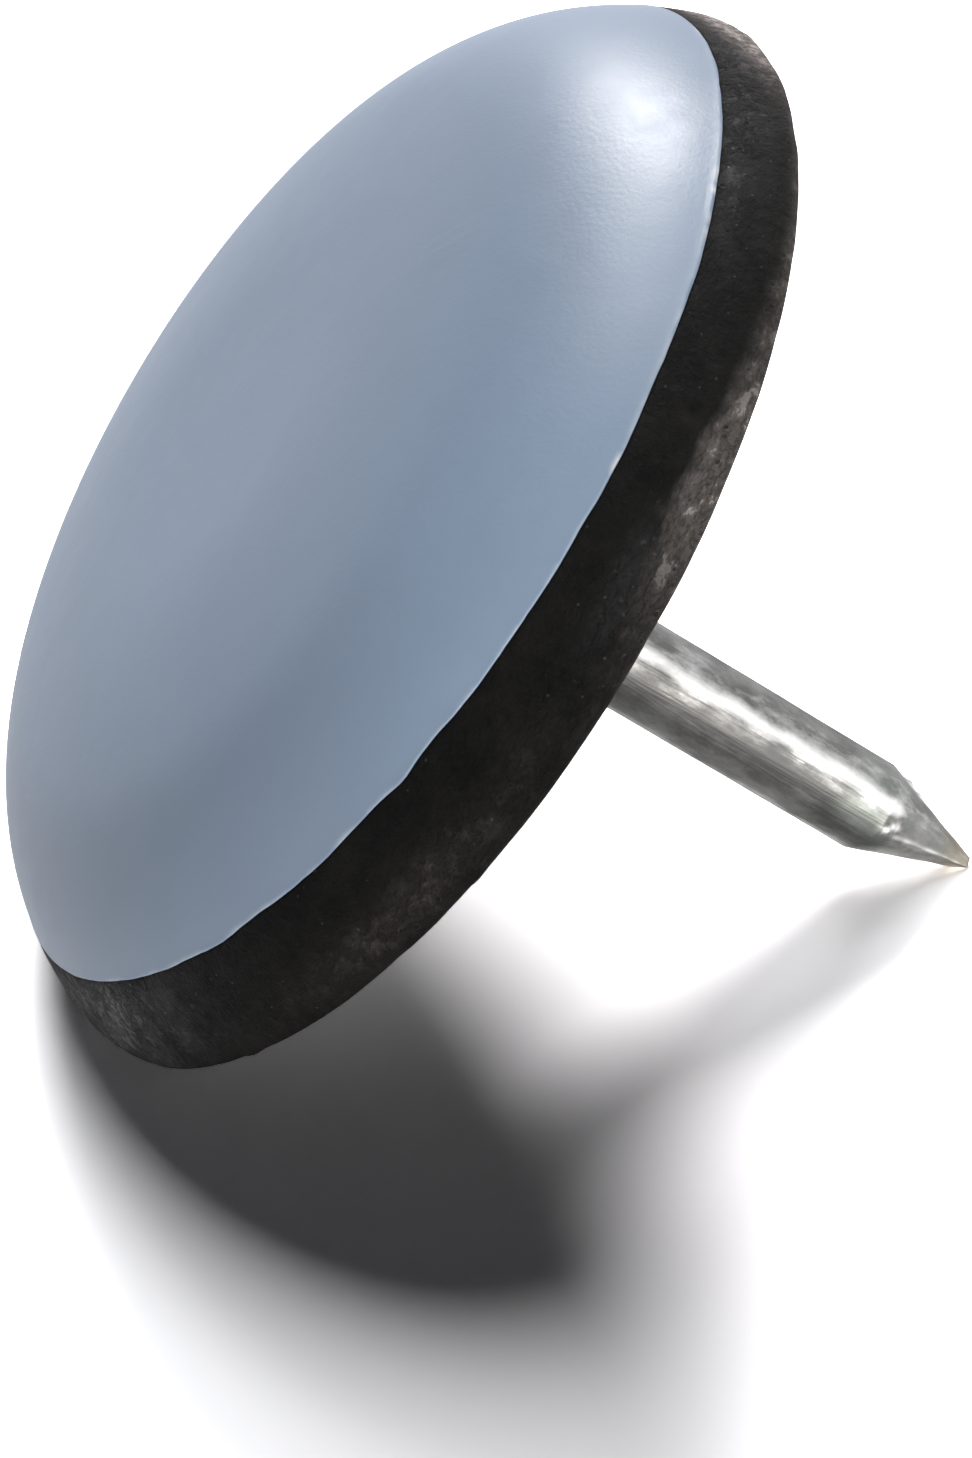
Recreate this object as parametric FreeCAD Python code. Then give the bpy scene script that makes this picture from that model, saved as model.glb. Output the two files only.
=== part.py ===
"""Nail-on furniture glide: a domed low-friction cap on a moulded rubber cushion, with a nail for the leg.

The sliding face looks down and rests on z = 0. The nail points up along +Z, and the origin lies on its
axis, in the middle of the sliding face. Lengths are in millimetres and angles in degrees.
"""
import FreeCAD, Part
import math
import os

# Outer form, which the cap and the cushion share; the rim is measured to its unbroken corner
rim_diameter = 25.0
body_height = 4.9
land_diameter = 6.5
crown_radius = 21.0
shoulder_radius = 6.0
rim_break = 0.2

# Low-friction cap, whose edge runs a little askew round the side
cap_wall = 1.2
seam_height = 3.2
seam_lean = 2.6
seam_lean_azimuth = -112.0

# Nail
shank_diameter = 2.15
shank_reach = 12.9
point_length = 3.0
point_tip_width = 0.25
point_turn = 36.0
neck_diameter = 3.4
head_diameter = 9.0
head_thickness = 0.9
head_cover = 0.5

up = FreeCAD.Vector(0, 0, 1)
origin = FreeCAD.Vector(0, 0, 0)


def at(radius, height):
    """A point of a half section, at this distance from the nail's axis."""
    return FreeCAD.Vector(radius, 0, height)


def toward(lean):
    """The unit vector in the half section that leans outward by this angle from straight down."""
    return FreeCAD.Vector(math.sin(math.radians(lean)), 0, -math.cos(math.radians(lean)))


def lean_of(vector):
    """The angle by which a vector of the half section leans outward from straight down."""
    return math.degrees(math.atan2(vector.x, -vector.z))


def arc(centre, radius, start, end):
    """An arc of a half section about a centre, from one lean to another."""
    points = [centre + toward(lean) * radius for lean in (start, (start + end) / 2, end)]
    return Part.Arc(*points).toShape()


def arcs(centre, radius, leans):
    """Arcs of a half section that follow each other about a centre, from lean to lean."""
    return [arc(centre, radius, start, end) for start, end in zip(leans, leans[1:])]


def path(*points):
    """Straight edges of a half section, from point to point."""
    return [Part.makeLine(start, end) for start, end in zip(points, points[1:])]


def turned(edges):
    """The solid that a closed half section makes when it is turned about the nail's axis."""
    face = Part.Face(Part.Wire(edges))
    return face.revolve(origin, up, 360)


def outer_crossing(first, first_radius, second, second_radius):
    """The point of the half section at these distances from two centres, on the side away from the axis."""
    between = second - first
    gap = between.Length
    along = (gap ** 2 + first_radius ** 2 - second_radius ** 2) / (2 * gap)
    across = math.sqrt(first_radius ** 2 - along ** 2)
    side = FreeCAD.Vector(between.z, 0, -between.x).normalize()
    return first + between * (along / gap) - side * across


# The shoulder's circle touches the crown's from within and passes through the corner of the rim
crown_centre = at(land_diameter / 2, crown_radius)
rim_corner = at(rim_diameter / 2, body_height)
shoulder_centre = outer_crossing(rim_corner, shoulder_radius, crown_centre, crown_radius - shoulder_radius)
blend_lean = lean_of(shoulder_centre - crown_centre)
rim_lean = lean_of(rim_corner - shoulder_centre)

# The flat floor of the dished cap ends here, where the crown passes into the shoulder
bed_edge = crown_centre + toward(blend_lean) * (crown_radius - cap_wall)


def shoulder_lean(height):
    """The lean at which the shoulder reaches this height."""
    return math.degrees(math.acos((shoulder_centre.z - height) / shoulder_radius))


def outer_form():
    """The turned form of the glide: a flat land, a shallow crown, and a shoulder that ends in a broken rim.

    The crown is laid in three lengths, and the shoulder in two that part just below the seam, because
    shorter lengths take fewer facets.
    """
    seam_low = seam_height - rim_diameter / 2 * math.tan(math.radians(seam_lean))
    crown_leans = [blend_lean * length / 3 for length in range(4)]
    shoulder_leans = [blend_lean, shoulder_lean(seam_low), shoulder_lean(body_height - rim_break)]
    crown = arcs(crown_centre, crown_radius, crown_leans)
    shoulder = arcs(shoulder_centre, shoulder_radius, shoulder_leans)
    side_end = shoulder_centre + toward(shoulder_leans[-1]) * shoulder_radius
    seat_edge = at(side_end.x - rim_break, body_height)
    return turned([
        *path(origin, at(land_diameter / 2, 0)),
        *crown,
        *shoulder,
        *path(side_end, seat_edge, at(0, body_height), origin),
    ])


def cushion_bed():
    """The rubber's place in the dished cap: a flat and two cones, set in by at least the cap's wall."""
    corner_lean = blend_lean + (rim_lean - blend_lean) / 3
    corner = shoulder_centre + toward(corner_lean) * (shoulder_radius - cap_wall)
    top = shoulder_centre + toward(rim_lean) * (shoulder_radius - cap_wall)
    centre = at(0, bed_edge.z)
    return turned(path(centre, bed_edge, corner, top, at(0, top.z), centre))


def seam_side():
    """The space on the cap's side of the seam, which is a plane that leans from level."""
    slope = math.tan(math.radians(seam_lean))
    azimuth = math.radians(seam_lean_azimuth)
    normal = FreeCAD.Vector(-slope * math.cos(azimuth), -slope * math.sin(azimuth), 1).normalize()
    depth = 2 * body_height
    return Part.makeCylinder(rim_diameter, depth, at(0, seam_height) - normal * depth, normal)


def nail_shape():
    """A flat head held in the rubber, a neck that tapers to the seat, a round shank and a cut point."""
    shank = shank_diameter / 2
    head = head_diameter / 2
    head_front = bed_edge.z + head_cover
    head_back = head_front + head_thickness
    shoulder = body_height + shank_reach
    blank = turned(path(
        at(0, head_front),
        at(head, head_front),
        at(head, head_back),
        at(neck_diameter / 2, head_back),
        at(shank, body_height),
        at(shank, shoulder),
        at(0, shoulder),
        at(0, head_front),
    ))
    return blank.fuse(nail_point(shank, shoulder)).removeSplitter()


def nail_point(radius, height):
    """The cut point: four arcs of the shank's circle drawn in to a small square, with four ridges between."""

    def corner(reach, quarter, level):
        angle = math.radians(point_turn + 90 * quarter)
        return FreeCAD.Vector(reach * math.cos(angle), reach * math.sin(angle), level)

    tip_height = height + point_length
    tip_reach = point_tip_width / math.sqrt(2)
    rounds = []
    sides = []
    for quarter in range(4):
        rounds.append(Part.Arc(*[corner(radius, quarter + step, height) for step in (0, 0.5, 1)]).toShape())
        sides.append(Part.makeLine(*[corner(tip_reach, quarter + step, tip_height) for step in (0, 1)]))
    return Part.makeLoft([Part.Wire(rounds), Part.Wire(sides)], True, True)


form = outer_form()
nail = nail_shape()
sliding_cap = form.common(seam_side()).cut(cushion_bed())
rubber_cushion = form.cut(sliding_cap).cut(nail)

os.makedirs("parts", exist_ok=True)
sliding_cap.exportStep("parts/sliding_cap.step")
rubber_cushion.exportStep("parts/rubber_cushion.step")
nail.exportStep("parts/nail.step")

for name, piece in (("sliding_cap", sliding_cap), ("rubber_cushion", rubber_cushion), ("nail", nail)):
    print(name, len(piece.Solids), piece.isValid(), round(piece.Volume, 3))
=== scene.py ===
import bmesh
import bpy
import functools
import math
import random
from mathutils import Matrix, Vector, noise


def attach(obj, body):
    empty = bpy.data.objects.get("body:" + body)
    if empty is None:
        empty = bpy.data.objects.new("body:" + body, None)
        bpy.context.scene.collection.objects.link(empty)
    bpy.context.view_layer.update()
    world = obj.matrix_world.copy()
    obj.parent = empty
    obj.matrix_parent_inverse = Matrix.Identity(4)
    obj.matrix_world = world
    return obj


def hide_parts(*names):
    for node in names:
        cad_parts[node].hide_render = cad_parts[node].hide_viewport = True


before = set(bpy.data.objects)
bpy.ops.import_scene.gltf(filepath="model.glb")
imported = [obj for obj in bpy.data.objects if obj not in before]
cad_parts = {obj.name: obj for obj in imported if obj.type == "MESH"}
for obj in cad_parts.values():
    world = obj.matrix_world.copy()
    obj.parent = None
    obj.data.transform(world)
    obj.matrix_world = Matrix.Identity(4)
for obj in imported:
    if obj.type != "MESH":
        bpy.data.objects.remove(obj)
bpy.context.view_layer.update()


# Sliding cap
# The real cap is a dished disc of blue-grey PTFE, moulded to the rubber behind it. Its face is domed and
# satin, faintly mottled, and its thin edge stands a hair proud of the rubber, with a few burrs.

# Lengths are in millimetres and angles in degrees. A lean is counted outward from straight down.
MM = 0.001
LAND_RADIUS = 3.25
CROWN_RADIUS = 21.0
SHOULDER_RADIUS = 6.0
SHOULDER_CENTRE = Vector((6.69, 0, 6.4))
BLEND_LEAN = 13.26
SIDE_LEAN = 72.6

# The seam between cap and rubber is a tilted plane, with a few steps. Here and below, each hump round the
# axis has its azimuth, width and size.
SEAM_HEIGHT = 3.2
SEAM_TILT = 2.6
SEAM_AZIMUTH = -112.0
SEAM_STEPS = ((65.6, 3.0, 0.025), (60.0, 3.0, -0.02), (37.5, 2.0, 0.05), (33.0, 3.0, -0.03))
LEVEL_LEAN = math.degrees(math.acos((SHOULDER_CENTRE.z - SEAM_HEIGHT) / SHOULDER_RADIUS))
GROOVE_RADIUS = SHOULDER_RADIUS - 0.05

# Whatever lies nearer than this to the shoulder's centre stays where it is when the seam is set askew
FIXED_WITHIN = 4.5

# The dish that holds the rubber, from its top down its two cones to the edge of its floor
DISH = ((10.0, SEAM_HEIGHT + 0.12, 3), (9.37, 2.42, 2), (7.79, 1.728, 3), (0, 1.728, 4))

# How far the cap's edge stands proud, and its rolled edge: the share of that at each point, and the
# point's lean short of the seam
CAP_LIP = 0.009
EDGE_ROLL = ((0.1, 1.9), (0.4, 1.2), (0.8, 0.7), (1.0, 0.4), (0.5, 0.15))

# Where the edge was torn from the mould's gate, and the pale burrs there
TORN_EDGE = ((-29.0, 3.0, 1.0), (3.0, 1.2, 0.5))
PALE_BURRS = ((-28.0, 7.0, 1.0), (1.3, 2.0, 0.7))

CAP_BLUE = (0.224, 0.303, 0.425, 1)
CAP_PALE_BLUE = (0.237, 0.320, 0.448, 1)
CAP_CLOUD = (0.213, 0.288, 0.408, 1)
# The edge line is painted paler, partly as wear and partly as a painted highlight along the raised edge
CAP_EDGE_WORN_AND_HIGHLIT = (0.55, 0.62, 0.70, 1)
CAP_BURR = (0.85, 0.87, 0.90, 1)


def section_point(centre, radius, lean):
    """The point of the half section at this distance and lean from a centre."""
    across, down = math.sin(math.radians(lean)), math.cos(math.radians(lean))
    return Vector((centre[0] + radius * across, 0, centre[2] - radius * down))


def on_shoulder(radius, lean):
    """The point of the half section at this distance and lean from the shoulder's centre."""
    return section_point(SHOULDER_CENTRE, radius, lean)


def arc(centre, radius, start, end, count):
    """Points of the half section along an arc, from one lean to another."""
    return [section_point(centre, radius, start + (end - start) * step / count) for step in range(count + 1)]


def path(start, *legs):
    """Points of the half section along straight legs, each with its end and its number of steps."""
    points = [Vector(start)]
    for radius, height, count in legs:
        begin, end = points[-1], Vector((radius, 0, height))
        points += [begin.lerp(end, step / count) for step in range(1, count + 1)]
    return points


def spun(points, steps):
    """A mesh that a half section makes when it is spun round the nail's axis."""
    bm = bmesh.new()
    verts = [bm.verts.new(point) for point in points]
    edges = [bm.edges.new(pair) for pair in zip(verts, verts[1:])]
    bmesh.ops.spin(
        bm, geom=verts + edges, cent=(0, 0, 0), axis=(0, 0, 1), angle=math.tau, steps=steps, use_merge=True
    )
    bmesh.ops.remove_doubles(bm, verts=bm.verts, dist=0.0005)
    return bm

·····

_SET EXERCISE_
In the listing above, find the line containing "form = outer_form()" and the line containing "bpy.data.objects.remove(obj)", then quote both, plus every line between them, exactly as written.

_RESPONSE TO THIS EXERCISE_
form = outer_form()
nail = nail_shape()
sliding_cap = form.common(seam_side()).cut(cushion_bed())
rubber_cushion = form.cut(sliding_cap).cut(nail)

os.makedirs("parts", exist_ok=True)
sliding_cap.exportStep("parts/sliding_cap.step")
rubber_cushion.exportStep("parts/rubber_cushion.step")
nail.exportStep("parts/nail.step")

for name, piece in (("sliding_cap", sliding_cap), ("rubber_cushion", rubber_cushion), ("nail", nail)):
    print(name, len(piece.Solids), piece.isValid(), round(piece.Volume, 3))
=== scene.py ===
import bmesh
import bpy
import functools
import math
import random
from mathutils import Matrix, Vector, noise


def attach(obj, body):
    empty = bpy.data.objects.get("body:" + body)
    if empty is None:
        empty = bpy.data.objects.new("body:" + body, None)
        bpy.context.scene.collection.objects.link(empty)
    bpy.context.view_layer.update()
    world = obj.matrix_world.copy()
    obj.parent = empty
    obj.matrix_parent_inverse = Matrix.Identity(4)
    obj.matrix_world = world
    return obj


def hide_parts(*names):
    for node in names:
        cad_parts[node].hide_render = cad_parts[node].hide_viewport = True


before = set(bpy.data.objects)
bpy.ops.import_scene.gltf(filepath="model.glb")
imported = [obj for obj in bpy.data.objects if obj not in before]
cad_parts = {obj.name: obj for obj in imported if obj.type == "MESH"}
for obj in cad_parts.values():
    world = obj.matrix_world.copy()
    obj.parent = None
    obj.data.transform(world)
    obj.matrix_world = Matrix.Identity(4)
for obj in imported:
    if obj.type != "MESH":
        bpy.data.objects.remove(obj)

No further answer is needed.